--- START OF Data for this exercise ---

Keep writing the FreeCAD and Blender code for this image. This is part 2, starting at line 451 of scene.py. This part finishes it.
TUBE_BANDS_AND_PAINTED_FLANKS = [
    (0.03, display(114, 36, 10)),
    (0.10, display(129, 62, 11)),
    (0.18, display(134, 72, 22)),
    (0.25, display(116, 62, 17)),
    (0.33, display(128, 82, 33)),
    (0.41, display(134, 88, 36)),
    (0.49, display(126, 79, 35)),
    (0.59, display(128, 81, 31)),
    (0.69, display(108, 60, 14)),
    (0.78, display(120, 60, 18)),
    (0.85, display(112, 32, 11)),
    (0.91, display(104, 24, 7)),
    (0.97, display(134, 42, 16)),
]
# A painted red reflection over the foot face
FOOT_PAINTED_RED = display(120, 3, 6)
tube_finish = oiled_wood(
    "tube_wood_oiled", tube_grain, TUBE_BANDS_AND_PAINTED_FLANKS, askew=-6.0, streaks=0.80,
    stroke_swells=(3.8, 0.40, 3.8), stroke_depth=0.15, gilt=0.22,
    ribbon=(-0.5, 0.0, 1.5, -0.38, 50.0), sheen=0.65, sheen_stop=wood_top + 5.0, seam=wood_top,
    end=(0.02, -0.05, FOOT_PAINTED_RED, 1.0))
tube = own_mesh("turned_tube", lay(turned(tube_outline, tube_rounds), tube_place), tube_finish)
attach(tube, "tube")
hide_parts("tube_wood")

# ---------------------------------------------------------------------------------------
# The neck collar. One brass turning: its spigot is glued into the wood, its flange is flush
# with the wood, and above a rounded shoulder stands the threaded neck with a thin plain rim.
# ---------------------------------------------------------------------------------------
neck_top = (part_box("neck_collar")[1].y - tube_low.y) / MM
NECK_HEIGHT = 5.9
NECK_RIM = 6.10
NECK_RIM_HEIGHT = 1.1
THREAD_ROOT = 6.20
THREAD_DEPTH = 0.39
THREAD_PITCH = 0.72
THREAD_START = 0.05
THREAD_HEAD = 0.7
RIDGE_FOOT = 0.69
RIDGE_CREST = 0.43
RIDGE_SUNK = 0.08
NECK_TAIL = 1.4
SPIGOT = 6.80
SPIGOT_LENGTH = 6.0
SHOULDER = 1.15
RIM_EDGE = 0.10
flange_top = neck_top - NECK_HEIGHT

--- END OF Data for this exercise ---
--- START OF Data for this exercise ---

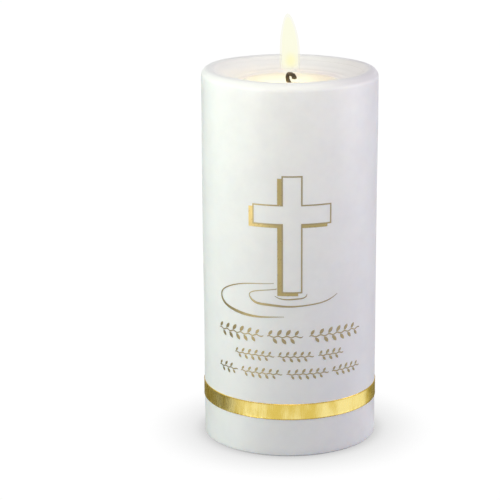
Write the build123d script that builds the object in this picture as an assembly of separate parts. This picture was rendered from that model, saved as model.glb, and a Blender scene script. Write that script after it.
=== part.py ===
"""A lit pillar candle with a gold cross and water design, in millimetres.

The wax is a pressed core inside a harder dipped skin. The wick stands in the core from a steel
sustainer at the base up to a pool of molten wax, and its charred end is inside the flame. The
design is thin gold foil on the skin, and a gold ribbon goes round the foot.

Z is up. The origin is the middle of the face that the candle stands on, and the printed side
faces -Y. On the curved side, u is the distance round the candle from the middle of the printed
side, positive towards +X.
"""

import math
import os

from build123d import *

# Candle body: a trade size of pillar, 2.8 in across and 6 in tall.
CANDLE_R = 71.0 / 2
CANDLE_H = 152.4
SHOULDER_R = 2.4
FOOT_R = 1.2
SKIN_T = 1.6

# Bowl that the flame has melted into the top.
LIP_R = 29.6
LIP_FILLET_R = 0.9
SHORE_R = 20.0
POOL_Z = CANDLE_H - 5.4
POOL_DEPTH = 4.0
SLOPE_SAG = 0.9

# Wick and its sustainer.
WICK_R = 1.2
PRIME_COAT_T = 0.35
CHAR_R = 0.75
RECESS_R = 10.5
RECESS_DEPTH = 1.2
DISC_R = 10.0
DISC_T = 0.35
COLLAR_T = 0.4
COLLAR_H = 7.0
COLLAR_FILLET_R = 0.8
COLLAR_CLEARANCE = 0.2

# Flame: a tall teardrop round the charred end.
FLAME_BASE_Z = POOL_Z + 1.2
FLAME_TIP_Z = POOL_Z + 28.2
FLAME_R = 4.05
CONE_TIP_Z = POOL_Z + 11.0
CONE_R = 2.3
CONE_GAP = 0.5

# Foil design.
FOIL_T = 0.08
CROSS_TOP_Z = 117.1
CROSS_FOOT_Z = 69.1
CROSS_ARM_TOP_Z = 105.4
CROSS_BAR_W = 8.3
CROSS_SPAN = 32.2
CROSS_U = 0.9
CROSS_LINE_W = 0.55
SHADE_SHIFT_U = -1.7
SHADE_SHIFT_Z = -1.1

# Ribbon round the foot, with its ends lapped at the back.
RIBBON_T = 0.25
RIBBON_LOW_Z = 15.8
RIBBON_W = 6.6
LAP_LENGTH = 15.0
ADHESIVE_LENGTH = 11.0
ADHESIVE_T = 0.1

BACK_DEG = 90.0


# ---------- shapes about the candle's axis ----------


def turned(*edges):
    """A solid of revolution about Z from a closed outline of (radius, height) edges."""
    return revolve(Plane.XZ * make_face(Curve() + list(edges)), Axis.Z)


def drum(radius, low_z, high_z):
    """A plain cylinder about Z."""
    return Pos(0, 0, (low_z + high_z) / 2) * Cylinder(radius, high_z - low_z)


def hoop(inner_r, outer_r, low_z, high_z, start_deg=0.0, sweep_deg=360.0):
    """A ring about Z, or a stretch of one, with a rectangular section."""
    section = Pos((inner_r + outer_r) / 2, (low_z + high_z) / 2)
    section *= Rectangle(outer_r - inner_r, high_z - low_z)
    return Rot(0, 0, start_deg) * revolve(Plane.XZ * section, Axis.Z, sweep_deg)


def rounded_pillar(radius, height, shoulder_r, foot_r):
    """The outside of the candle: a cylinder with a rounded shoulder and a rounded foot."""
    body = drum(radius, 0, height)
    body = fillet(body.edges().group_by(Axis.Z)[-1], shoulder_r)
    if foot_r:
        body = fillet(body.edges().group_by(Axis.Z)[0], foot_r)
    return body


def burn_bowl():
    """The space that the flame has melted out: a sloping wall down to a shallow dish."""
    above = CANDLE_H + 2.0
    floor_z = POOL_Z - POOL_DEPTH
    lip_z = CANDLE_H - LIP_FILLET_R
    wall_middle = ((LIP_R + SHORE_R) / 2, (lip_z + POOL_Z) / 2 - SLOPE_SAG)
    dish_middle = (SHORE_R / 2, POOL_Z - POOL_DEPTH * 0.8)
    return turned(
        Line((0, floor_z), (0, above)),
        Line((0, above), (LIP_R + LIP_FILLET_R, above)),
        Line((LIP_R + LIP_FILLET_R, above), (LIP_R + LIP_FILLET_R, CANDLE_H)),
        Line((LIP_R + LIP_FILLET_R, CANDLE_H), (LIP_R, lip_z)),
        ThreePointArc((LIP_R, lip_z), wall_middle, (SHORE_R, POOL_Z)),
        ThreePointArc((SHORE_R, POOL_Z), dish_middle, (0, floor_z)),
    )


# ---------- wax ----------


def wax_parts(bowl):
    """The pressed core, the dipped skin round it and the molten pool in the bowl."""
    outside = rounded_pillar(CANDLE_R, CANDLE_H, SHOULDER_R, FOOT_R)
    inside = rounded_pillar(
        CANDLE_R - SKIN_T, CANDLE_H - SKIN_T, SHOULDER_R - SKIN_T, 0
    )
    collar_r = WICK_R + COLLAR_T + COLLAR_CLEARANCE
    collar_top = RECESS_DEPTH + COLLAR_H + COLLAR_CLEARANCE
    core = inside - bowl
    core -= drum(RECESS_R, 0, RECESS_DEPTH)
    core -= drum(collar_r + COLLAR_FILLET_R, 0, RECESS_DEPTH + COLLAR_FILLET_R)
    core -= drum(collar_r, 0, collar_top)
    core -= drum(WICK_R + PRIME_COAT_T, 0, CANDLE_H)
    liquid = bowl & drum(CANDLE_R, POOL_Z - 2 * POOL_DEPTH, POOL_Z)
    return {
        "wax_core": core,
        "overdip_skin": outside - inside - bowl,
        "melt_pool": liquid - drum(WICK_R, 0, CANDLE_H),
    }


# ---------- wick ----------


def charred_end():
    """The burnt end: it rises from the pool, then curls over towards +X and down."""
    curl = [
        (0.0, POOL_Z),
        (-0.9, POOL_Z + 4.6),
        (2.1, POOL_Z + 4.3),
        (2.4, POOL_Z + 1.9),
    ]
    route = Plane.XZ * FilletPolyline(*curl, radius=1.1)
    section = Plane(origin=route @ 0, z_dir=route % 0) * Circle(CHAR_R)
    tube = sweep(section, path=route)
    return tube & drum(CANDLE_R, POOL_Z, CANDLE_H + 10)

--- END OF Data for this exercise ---

- _Directions for this task_:
Working from the data above, extract solely the lines from the one containing "Write the build123d" through the one containing "design, in millimetres.", exactly as they appear, both included.

- _Task answer_:
Write the build123d script that builds the object in this picture as an assembly of separate parts. This picture was rendered from that model, saved as model.glb, and a Blender scene script. Write that script after it.
=== part.py ===
"""A lit pillar candle with a gold cross and water design, in millimetres.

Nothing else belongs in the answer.